In [2]:
t = 'walk', 'fem', 3
t

('walk', 'fem', 3)

In [3]:
t[0]

'walk'

In [4]:
t[1:]

('fem', 3)

In [5]:
len(t)

3

In [6]:
raw = 'I turned off the spectroroute'
text = ['I', 'turned', 'off', 'the', 'spectroroute']
pair = (6, 'turned')
raw[2], text[3], pair[1]

('t', 'the', 'turned')

In [7]:
raw[-3:], text[-3:], pair[-3:]

('ute', ['off', 'the', 'spectroroute'], (6, 'turned'))

In [8]:
len(raw), len(text), len(pair)

(29, 5, 2)

## Operating on Sequence Types

In [12]:
import nltk
from nltk import word_tokenize

raw = 'Red lorry, yellow lorry, red lorry, yellow lorry.'
text = word_tokenize(raw)
fdist = nltk.FreqDist(text)
sorted(fdist)
# FreqDist converted into a list, using sorted

[',', '.', 'Red', 'lorry', 'red', 'yellow']

In [13]:
for key in fdist:
    print(key + ':', fdist[key], end='; ')

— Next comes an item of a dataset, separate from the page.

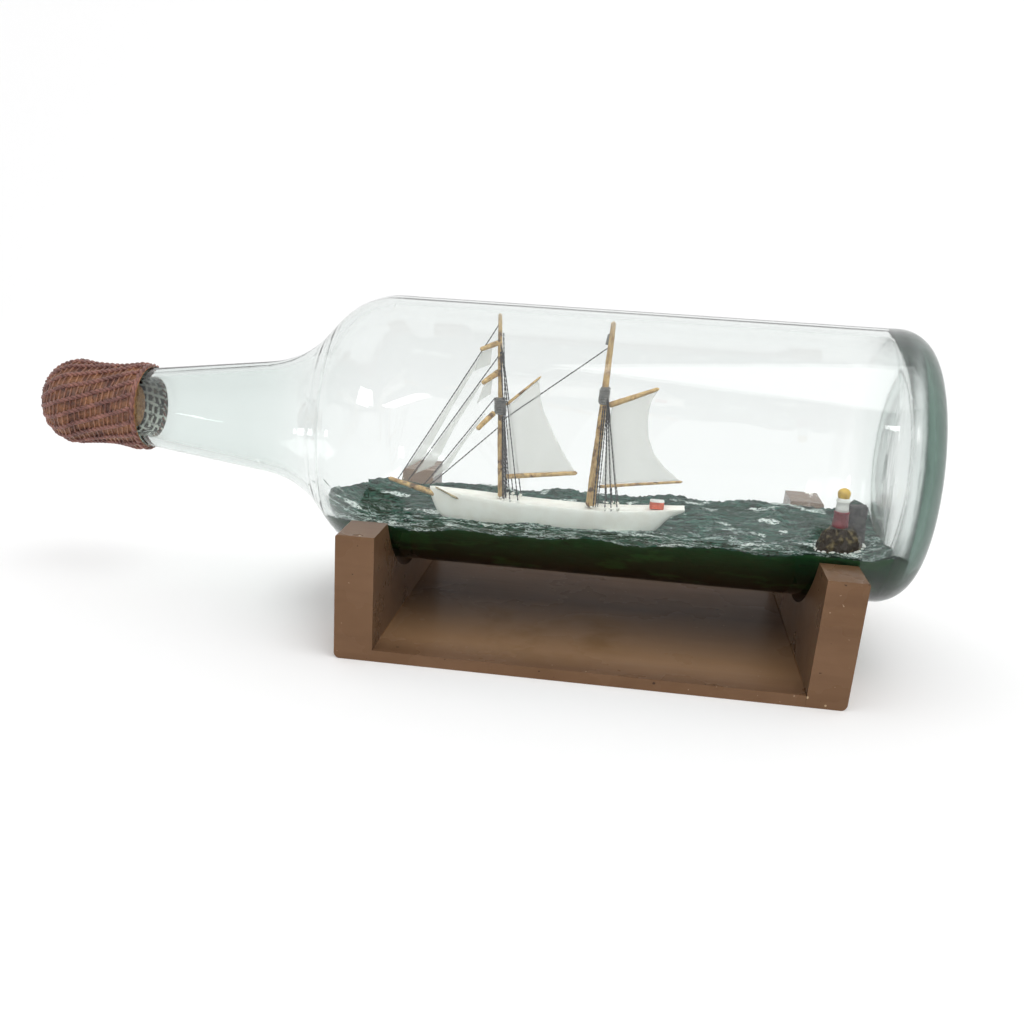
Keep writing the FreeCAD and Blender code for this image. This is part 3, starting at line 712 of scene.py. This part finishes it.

Red: 1; lorry: 4; ,: 3; yellow: 2; red: 1; .: 1; 

In [14]:
words = ['I', 'turned', 'off', 'the', 'spectroroute']
words[2], words[3], words[4] = words[3], words[4], words[2]
words

['I', 'turned', 'the', 'spectroroute', 'off']

In [15]:
tmp = words[2]
words[2] = words[3]
words[3] = words[4]
words[4] = tmp

In [16]:
words

['I', 'turned', 'spectroroute', 'off', 'the']

In [17]:
words = ['I', 'turned', 'off', 'the', 'spectroroute']
tags = ['noun', 'verb', 'prep', 'det', 'noun']
zip(words, tags)

<zip at 0x106a8f348>

In [18]:
list(zip(words, tags))

[('I', 'noun'),
 ('turned', 'verb'),
 ('off', 'prep'),
 ('the', 'det'),
 ('spectroroute', 'noun')]

In [19]:
list(enumerate(words))

[(0, 'I'), (1, 'turned'), (2, 'off'), (3, 'the'), (4, 'spectroroute')]

In [20]:
text = nltk.corpus.nps_chat.words()
cut = int(0.9 * len(text))
training_data, test_data = text[:cut], text[cut:]
text == training_data + test_data

True

In [21]:
len(training_data) / len(test_data)

9.0

## Combining Different Sequence Types

In [22]:
words = 'I turned off the spectroroute'.split()
wordlens = [(len(word), word) for word in words]
# tuple (len(word), word)
wordlens.sort()
' '.join(w for (_, w) in wordlens)

'I off the turned spectroroute'

In [29]:
lexicon = [
    ('the', 'det', ['Di:', 'D@']),
    ('off', 'prep', ['Qf', 'O:f'])
]
# list, because it is a collection of objects of a single type

In [26]:
# position not significant -> lists

In [30]:
#lists are mutable
lexicon.sort()
lexicon[1] = ('turned', 'VBD', ['t3:nd', 't3`nd'])
del lexicon[0]
#tuples are inmutables

In [31]:
lexicon = tuple(lexicon)
lexicon[1] = ('turned', 'VBD', ['t3:nd', 't3`nd'])
del lexicon[0]

TypeError: 'tuple' object does not support item assignment

## Generator Expressions

In [33]:
text = '''"When I use a word," Humpty Dumpty said in rather a scornful tone,
"it means just what I choose it to mean - neither more nor less."'''
[w.lower() for w in word_tokenize(text)]

['``',
 'when',
 'i',
 'use',
 'a',
 'word',
 ',',
 "''",
 'humpty',
 'dumpty',
 'said',
 'in',
 'rather',
 'a',
 'scornful',
 'tone',
 ',',
 "''",
 'it',
 'means',
 'just',
 'what',
 'i',
 'choose',
 'it',
 'to',
 'mean',
 '-',
 'neither',
 'more',
 'nor',
 'less',
 '.',
 "''"]

In [34]:
max([w.lower() for w in word_tokenize(text)])
# storage is necessary for the list, before max is called

'word'

In [35]:
max(w.lower() for w in word_tokenize(text))
# the data is streamed to the calling function

'word'

In [36]:
min(w.lower() for w in word_tokenize(text))

"''"